Hamas says its October 7 blitz on Israel that surprised its arch-enemy was orchestrated in response to Israeli attacks on Al Aqsa Mosque, illegal settler violence in occupied West Bank and to put Palestine question "back on the table."

The hours-long raid and Israeli military's haphazard reaction resulted in the killings of more than 1,100 people, Israeli officials and local media say.

Palestinian fighters took more than 250 hostages and presently 130 remain in Gaza, including 34 who the Israeli army says are dead, some of them killed by indiscriminate Israeli strikes.

Israel has since then killed nearly 33,000 Palestinians — 70 percent of them babies, women and children — and wounded 75,300 amid mass destruction and shortages of necessities. Israel has imposed a crippling blockade on Gaza, leaving its population, particularly residents of northern Gaza, starving.

The Israeli war has pushed 85 percent of Gaza’s population into internal displacement amid acute shortages of food, clean water and medicine, while 60 percent of the enclave's infrastructure has been damaged or destroyed, according to the UN.

Israel is accused of genocide at the International Court of Justice, which has ordered Tel Aviv to do more to prevent starvation crisis in Gaza. Francesca Albanese, the UN special rapporteur on the rights situation in the Palestinian territories, said recently there were reasonable grounds to believe Israel was committing genocide against Palestinians in Gaza.
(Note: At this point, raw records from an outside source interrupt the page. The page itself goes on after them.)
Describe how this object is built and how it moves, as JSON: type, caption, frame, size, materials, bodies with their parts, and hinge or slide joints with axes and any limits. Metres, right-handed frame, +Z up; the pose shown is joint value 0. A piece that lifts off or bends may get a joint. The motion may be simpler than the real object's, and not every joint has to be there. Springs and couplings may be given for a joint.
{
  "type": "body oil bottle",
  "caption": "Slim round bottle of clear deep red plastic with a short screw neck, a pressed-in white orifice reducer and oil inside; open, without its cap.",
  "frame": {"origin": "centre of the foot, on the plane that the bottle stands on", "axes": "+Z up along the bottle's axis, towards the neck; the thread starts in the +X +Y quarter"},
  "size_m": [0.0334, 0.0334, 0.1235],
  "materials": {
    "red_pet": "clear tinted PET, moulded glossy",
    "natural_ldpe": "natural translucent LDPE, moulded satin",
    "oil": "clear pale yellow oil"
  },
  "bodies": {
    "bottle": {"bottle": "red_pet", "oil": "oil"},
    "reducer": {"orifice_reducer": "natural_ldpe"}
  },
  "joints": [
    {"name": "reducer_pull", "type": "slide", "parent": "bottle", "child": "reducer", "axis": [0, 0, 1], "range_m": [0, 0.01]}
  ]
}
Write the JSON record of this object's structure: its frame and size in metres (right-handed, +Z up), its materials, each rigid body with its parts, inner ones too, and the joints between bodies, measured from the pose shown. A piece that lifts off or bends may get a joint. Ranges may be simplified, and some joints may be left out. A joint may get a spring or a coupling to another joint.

Albanese also addressed allegations that Hamas fighters used rape during their attack on Israel, saying there was an absence of convincing evidence to support the claims.

"What I am very disturbed by was the weaponisation of anything that happened on 7 of October," she said. "Personally, I have not received information. I have read reports that had been written, and I didn't find any convincing evidence."